From the listing below, pick out each line with the word "materials".

## Start

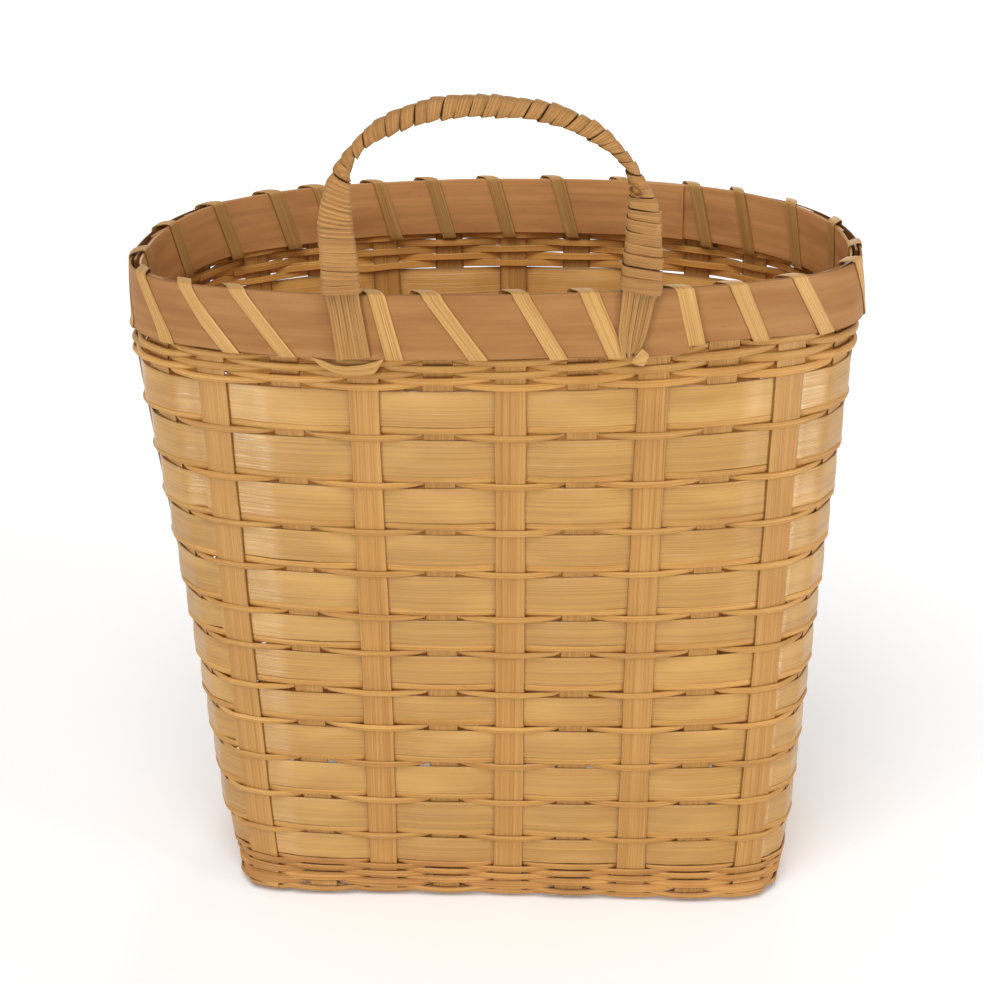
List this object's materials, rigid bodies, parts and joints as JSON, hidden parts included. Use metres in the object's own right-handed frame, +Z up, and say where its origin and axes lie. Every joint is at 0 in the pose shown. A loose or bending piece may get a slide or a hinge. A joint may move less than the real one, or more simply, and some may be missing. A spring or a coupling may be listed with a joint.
{
  "type": "hanging bamboo basket",
  "caption": "D-shaped, tapering wall basket woven of flat bamboo strips and thin reeds, with a lashed rim band and a wrapped arch handle to hang it by.",
  "frame": {"origin": "middle of the bounding box in plan, on the surface the basket stands on", "axes": "+Z up, -Y is the flatter wall side that carries the handle, +X to the right as seen from that side"},
  "size_m": [0.313, 0.1816, 0.3712],
  "materials": {
    "weaver": "smooth pale bamboo strip, satin, fine grain along the strip",
    "stake": "orange-tan bamboo strip, satin, grain along the strip",
    "reed": "thin half-round bamboo reed, dull satin",
    "outer_band": "brown-tan bamboo band with nodes, satin",
    "inner_band": "brown bamboo band, duller than the outer one",
    "binding": "flat fibrous binding strip, matt"
  },
  "bodies": {
    "root": {"cross_stake_1": "stake", "cross_stake_2": "stake", "cross_stake_3": "stake", "cross_stake_4": "stake", "cross_stake_5": "stake", "cross_stake_6": "stake", "cross_stake_7": "stake", "cross_stake_8": "stake", "cross_stake_9": "stake", "side_stake_1": "stake", "side_stake_2": "stake", "side_stake_3": "stake", "side_stake_4": "stake", "weaver_01": "weaver", "weaver_02": "weaver", "weaver_03": "weaver", "weaver_04": "weaver", "weaver_05": "weaver", "weaver_06": "weaver", "weaver_07": "weaver", "weaver_08": "weaver", "weaver_09": "weaver", "weaver_10": "weaver", "weaver_11": "weaver", "weaver_12": "weaver", "locking_reed_01": "reed", "locking_reed_02": "reed", "locking_reed_03": "reed", "locking_reed_04": "reed", "locking_reed_05": "reed", "locking_reed_06": "reed", "locking_reed_07": "reed", "locking_reed_08": "reed", "locking_reed_09": "reed", "locking_reed_10": "reed", "locking_reed_11": "reed", "rim_reed_1": "reed", "rim_reed_2": "reed", "rim_reed_3": "reed", "rim_reed_4": "reed", "rim_reed_5": "reed", "foot_reed_1": "reed", "foot_reed_2": "reed", "foot_reed_3": "reed", "foot_reed_4": "reed", "rim_band_outer": "outer_band", "rim_band_inner": "inner_band", "rim_lashing": "binding", "handle_core": "stake", "leg_wrapping_left": "binding", "arch_wrapping": "binding", "leg_wrapping_right": "binding", "lash_end_left": "binding", "lash_end_right": "binding"}
  },
  "joints": []
}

## End

■ **RESULT FOR THIS EXERCISE**
List this object's materials, rigid bodies, parts and joints as JSON, hidden parts included. Use metres in the object's own right-handed frame, +Z up, and say where its origin and axes lie. Every joint is at 0 in the pose shown. A loose or bending piece may get a slide or a hinge. A joint may move less than the real one, or more simply, and some may be missing. A spring or a coupling may be listed with a joint.
  "materials": {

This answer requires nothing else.